Work required
Set down the listing below verbatim, but only from its first line through the line containing "Reconstruct the object".

Records with modeling code
— BEGIN —

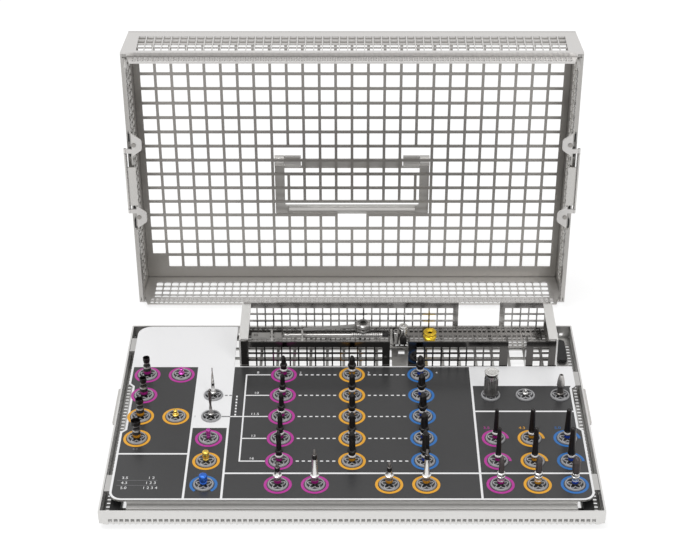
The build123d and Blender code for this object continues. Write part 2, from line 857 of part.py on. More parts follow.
def implant_drivers(short_column, tall_column):
    """A short and a tall driver, each with a flange, a dark collar and a slim tip."""
    foot = [(2.2, seat_rise), (2.2, 4.4), (1.8, 4.8), (1.8, 6.6), (2.55, 6.8), (2.55, 7.4)]
    top = short_driver_height
    short = [(1.6, 7.6), (1.45, 10.1), (1.55, 10.1), (1.55, 12.9), (0.9, 12.9), (0.9, top - 0.4),
             (0.6, top), (0, top)]
    top = tall_driver_height
    tall = [(1.7, 7.6), (1.35, 18.7), (1.45, 18.7), (1.45, 21.8), (0.8, 21.8), (0.8, top - 0.4), (0.5, top),
            (0, top)]
    return [instrument(foot + short, (short_column, 5)), instrument(foot + tall, (tall_column, 5))]


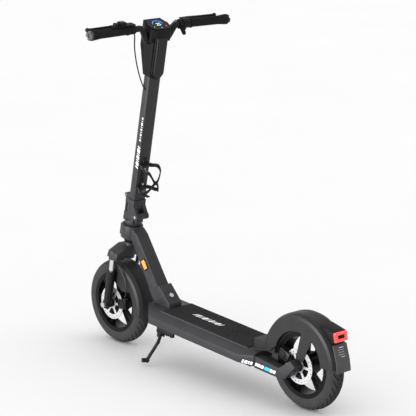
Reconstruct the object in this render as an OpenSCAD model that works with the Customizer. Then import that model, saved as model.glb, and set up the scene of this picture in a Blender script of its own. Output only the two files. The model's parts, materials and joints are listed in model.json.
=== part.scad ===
// Folding electric kick scooter with pneumatic tyres, a sprung fork, a folding
// stem with a latch, brake levers, a thumb throttle and a side stand.
// +X is the direction of travel, +Y the rider's left and +Z up; millimetres.

/* [Wheels] */
// Outside diameter of both tyres
tyre_d = 305; // [290:1:320]
// Width of both tyres
tyre_w = 58; // [52:1:60]
// Distance between the axles
wheelbase = 956; // [900:1:1040]
// Brake disc diameter
rotor_d = 120; // [110:1:130]
// Double spokes in each wheel
spokes = 5; // [4:1:6]

/* [Deck] */
// Width across the deck's side rails
deck_w = 200; // [180:1:220]
// Nose-up tilt of the deck in degrees
deck_tilt = 3.5; // [2:0.1:4]
// Width of the flat top that the mat covers
deck_top_w = 140; // [120:1:150]

/* [Steering and stem] */
// Backward lean of the steering axis in degrees
rake = 11.1; // [9:0.1:13]
// Height of the stem from the fold collar to the handlebar
stem_len = 588; // [540:1:640]
// Width of the stem from side to side
stem_w = 50; // [44:1:56]
// Distance between the outer ends of the grips
bar_w = 620; // [560:1:680]
// Diameter of the handlebar tube
bar_d = 22; // [20:0.5:24]

/* [Fits] */
// Radial clearance of parts that turn in each other
run = 0.06; // [0.03:0.01:0.1]
// Radial clearance of parts that are fixed in each other
fix = 0.12; // [0.08:0.01:0.3]
// Gap between neighbouring covers
gap = 0.5; // [0.3:0.1:1]

/* [Part] */
// Node to show, or all of them

/* [Hidden] */
$fn = 48;

tyre_r = tyre_d / 2;
rotor_r = rotor_d / 2;
rim_r = tyre_r - 43;
axle_r = 6;
hub_half = 41.2;
rotor_y = 37.5;
rotor_t = 2.2;
leg_y = 60;
leg_r = 15.5;
stanchion_r = 10;
fork_offset = 14.3;
travel = 14;
axle_s = -fork_offset * tan(rake);

// Levels along the steering axis, from the height of the wheel's axle.
crown_s = tyre_r + 27.5;
head_s0 = crown_s + 78;
head_s1 = head_s0 + 48;
base_top = head_s1 + 47.5;
pin_s = base_top - 3;
pin_t = -38;
collar_s0 = base_top + 0.8;
collar_s1 = collar_s0 + 52;
bar_s = collar_s1 + stem_len;
bar_t = -5;
head_low = bar_s - 127;
steerer_r = 15;
cup_r = 25;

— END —

Task result
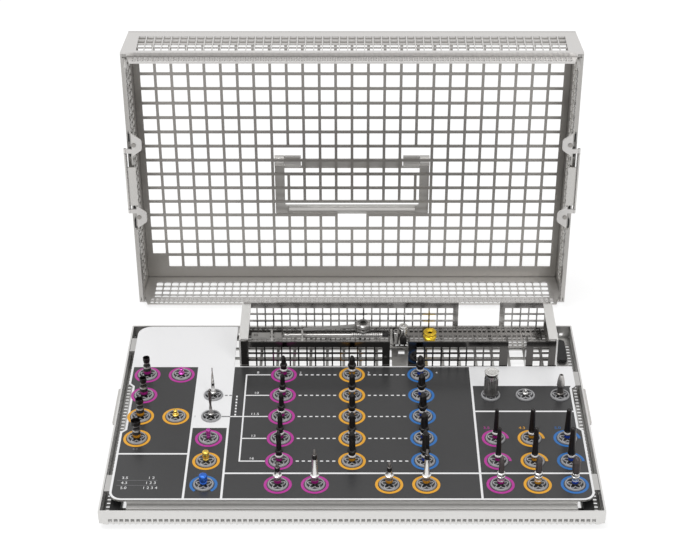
The build123d and Blender code for this object continues. Write part 2, from line 857 of part.py on. More parts follow.
def implant_drivers(short_column, tall_column):
    """A short and a tall driver, each with a flange, a dark collar and a slim tip."""
    foot = [(2.2, seat_rise), (2.2, 4.4), (1.8, 4.8), (1.8, 6.6), (2.55, 6.8), (2.55, 7.4)]
    top = short_driver_height
    short = [(1.6, 7.6), (1.45, 10.1), (1.55, 10.1), (1.55, 12.9), (0.9, 12.9), (0.9, top - 0.4),
             (0.6, top), (0, top)]
    top = tall_driver_height
    tall = [(1.7, 7.6), (1.35, 18.7), (1.45, 18.7), (1.45, 21.8), (0.8, 21.8), (0.8, top - 0.4), (0.5, top),
            (0, top)]
    return [instrument(foot + short, (short_column, 5)), instrument(foot + tall, (tall_column, 5))]


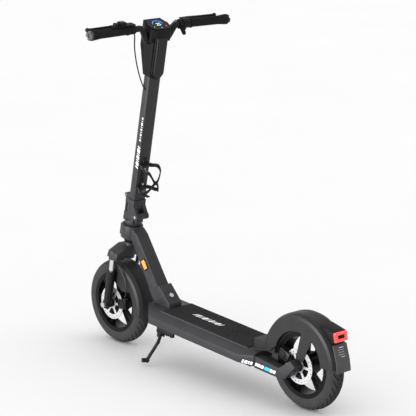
Reconstruct the object in this render as an OpenSCAD model that works with the Customizer. Then import that model, saved as model.glb, and set up the scene of this picture in a Blender script of its own. Output only the two files. The model's parts, materials and joints are listed in model.json.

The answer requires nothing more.